Animals and insects will also fill the need to make fun of me so they like to flitter and crawl around me and make wierd noises because they want to make my eardrums explode and turn into ashes. This gives me an annoying headache so I have to hurry and run away from the shade. I also have to run back inside because I don’t want the sun to make fun of my awesome vampire-ness. When I finally learn to ignore everyone who is mocking me I decide to go to a friends house. There we end up watching the simpsons with my friends dad. Then after a while, everything starts to get fuzzy and makes no sense. Then my brain decides that it is time for me to go to sleep but I don’t want to because I am in denial and think that I am fine and that I can last throughout the whole day without getting phsyco and have a brain defunction. Then I fall asleep on my friends couch and drool all over myself.

I wake up and my friend comes back into the living room. Everything goes to the beginning. The only difference is that I actually feel the tiredness and I only glomp around and stare mindlessly at the wall. My friend offers to take me home and I accept. On the way home the sun feels the need to taunt me again and I feel like I am melting into the asphalt of the road. I cower and duck and cower even more and then the animals come back but this time they are armed with bazookas and grenades. I run!

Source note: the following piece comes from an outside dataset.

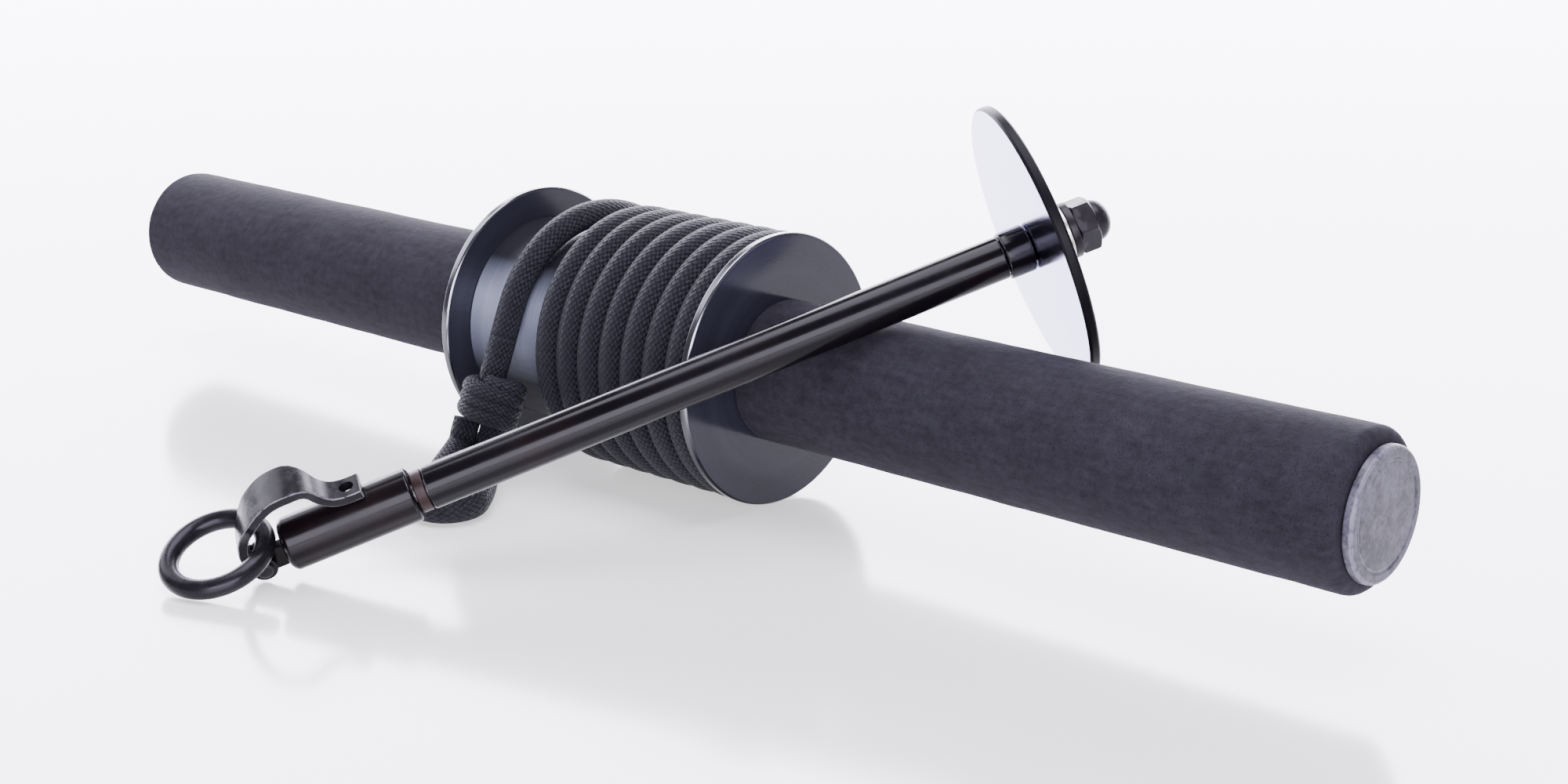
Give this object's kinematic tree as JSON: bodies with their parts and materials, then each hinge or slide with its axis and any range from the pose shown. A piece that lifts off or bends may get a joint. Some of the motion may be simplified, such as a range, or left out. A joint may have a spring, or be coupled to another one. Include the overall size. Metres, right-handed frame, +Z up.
{
  "type": "wrist trainer",
  "caption": "Foam-gripped roller with a cord wound on its central spool and a loose weight post lying across it, ending in a swivel jaw with a ring.",
  "frame": {"origin": "on the surface the part stands on, under the middle of its box without the cord's free end", "axes": "+X along the roller to the end beside the weight post, +Y away from the post's jaw, +Z up"},
  "size_m": [0.4682, 0.2114, 0.1154],
  "materials": {
    "axle_steel": "bare steel",
    "drum_grey": "smooth grey core",
    "flange_dark": "dark satin faces with a bright turned rim",
    "grip_foam": "matt closed-cell foam",
    "end_plug": "light grey, fine mottled",
    "cord_black": "black braid",
    "post_black": "gloss black",
    "disc_polished": "mirror polished, slightly blue",
    "washer_zinc": "pale zinc plate",
    "hardware_dark": "black oxide",
    "neck_bronze": "dull brown bronze",
    "strap_dark": "gloss black with worn pale edges",
    "ring_steel": "dark satin steel"
  },
  "bodies": {
    "roller": {"axle_tube": "axle_steel", "spool_drum": "drum_grey", "flange_left": "flange_dark", "flange_right": "flange_dark", "grip_left": "grip_foam", "grip_right": "grip_foam", "end_plug_left": "end_plug", "end_plug_right": "end_plug", "cord_anchor": "axle_steel", "cord_winding": "cord_black", "cord_lead": "cord_black", "cord_knot": "cord_black", "cord_eye": "cord_black"},
    "post": {"post_bar": "post_black", "post_collar": "post_black", "plate_disc": "disc_polished", "disc_spacer": "post_black", "plain_washer": "washer_zinc", "lock_washer": "hardware_dark", "dome_nut": "hardware_dark", "swivel_pin": "axle_steel"},
    "head": {"neck_ring": "neck_bronze", "swivel_barrel": "post_black", "jaw_pin": "hardware_dark"},
    "jaw": {"strap_jaw": "strap_dark"},
    "ring": {"ring": "ring_steel"}
  },
  "joints": [
    {"name": "post_lift", "type": "slide", "parent": "roller", "child": "post", "axis": [0, 0, 1], "range_m": [0, 0.08]},
    {"name": "head_swivel", "type": "hinge", "parent": "post", "child": "head", "pos_m": [0.01805, -0.04738, 0.02156], "axis": [-0.5707, -0.748, -0.3387], "continuous": true},
    {"name": "jaw_hinge", "type": "hinge", "parent": "head", "child": "jaw", "pos_m": [-0.00811, -0.08071, 0.00462], "axis": [0.8174, -0.4779, -0.3218], "range_deg": [0, 70]},
    {"name": "ring_swing", "type": "hinge", "parent": "jaw", "child": "ring", "pos_m": [-0.0057, -0.08155, 0.01199], "axis": [0.8429, -0.4196, -0.3368], "range_deg": [-75, 75]}
  ]
}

I leave my friend behind who is all wierd and confused looking and I run all the way to my house. I cannot walk anymore so I have to drag myself through the hallway with my nails clawing to the floor. I end up passing out on the floor before I make it to bed. Nobody notices that I am there and when I wake up I am filled with lots of anger and rage for no reason and am forced to take P.M.S pills because I am too emotional. The pills do no calm down my mood or irritability so I am a giant godzilla who takes down the city and after that is happy and just so satisfied that I have to reward myself with a grilled cheese.